*Recorded data*
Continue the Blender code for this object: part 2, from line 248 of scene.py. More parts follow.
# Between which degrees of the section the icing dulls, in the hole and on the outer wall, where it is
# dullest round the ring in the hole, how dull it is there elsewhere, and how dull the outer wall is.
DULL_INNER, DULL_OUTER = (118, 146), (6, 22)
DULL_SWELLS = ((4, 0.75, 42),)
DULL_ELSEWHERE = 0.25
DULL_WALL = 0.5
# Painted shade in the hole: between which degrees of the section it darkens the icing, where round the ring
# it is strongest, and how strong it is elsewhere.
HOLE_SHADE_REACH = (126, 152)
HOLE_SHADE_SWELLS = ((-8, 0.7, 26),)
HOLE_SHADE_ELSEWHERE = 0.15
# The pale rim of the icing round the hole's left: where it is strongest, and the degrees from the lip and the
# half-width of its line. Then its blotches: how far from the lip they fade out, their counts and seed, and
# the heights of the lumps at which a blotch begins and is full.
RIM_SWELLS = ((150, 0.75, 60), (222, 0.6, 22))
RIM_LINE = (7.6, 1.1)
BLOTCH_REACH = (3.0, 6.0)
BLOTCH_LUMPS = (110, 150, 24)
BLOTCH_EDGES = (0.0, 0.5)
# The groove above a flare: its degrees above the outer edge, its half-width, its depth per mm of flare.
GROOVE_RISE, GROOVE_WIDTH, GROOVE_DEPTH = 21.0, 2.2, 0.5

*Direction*
Reproduce all of the material above word for word.

*Task result*
Continue the Blender code for this object: part 2, from line 248 of scene.py. More parts follow.
# Between which degrees of the section the icing dulls, in the hole and on the outer wall, where it is
# dullest round the ring in the hole, how dull it is there elsewhere, and how dull the outer wall is.
DULL_INNER, DULL_OUTER = (118, 146), (6, 22)
DULL_SWELLS = ((4, 0.75, 42),)
DULL_ELSEWHERE = 0.25
DULL_WALL = 0.5
# Painted shade in the hole: between which degrees of the section it darkens the icing, where round the ring
# it is strongest, and how strong it is elsewhere.
HOLE_SHADE_REACH = (126, 152)
HOLE_SHADE_SWELLS = ((-8, 0.7, 26),)
HOLE_SHADE_ELSEWHERE = 0.15
# The pale rim of the icing round the hole's left: where it is strongest, and the degrees from the lip and the
# half-width of its line. Then its blotches: how far from the lip they fade out, their counts and seed, and
# the heights of the lumps at which a blotch begins and is full.
RIM_SWELLS = ((150, 0.75, 60), (222, 0.6, 22))
RIM_LINE = (7.6, 1.1)
BLOTCH_REACH = (3.0, 6.0)
BLOTCH_LUMPS = (110, 150, 24)
BLOTCH_EDGES = (0.0, 0.5)
# The groove above a flare: its degrees above the outer edge, its half-width, its depth per mm of flare.
GROOVE_RISE, GROOVE_WIDTH, GROOVE_DEPTH = 21.0, 2.2, 0.5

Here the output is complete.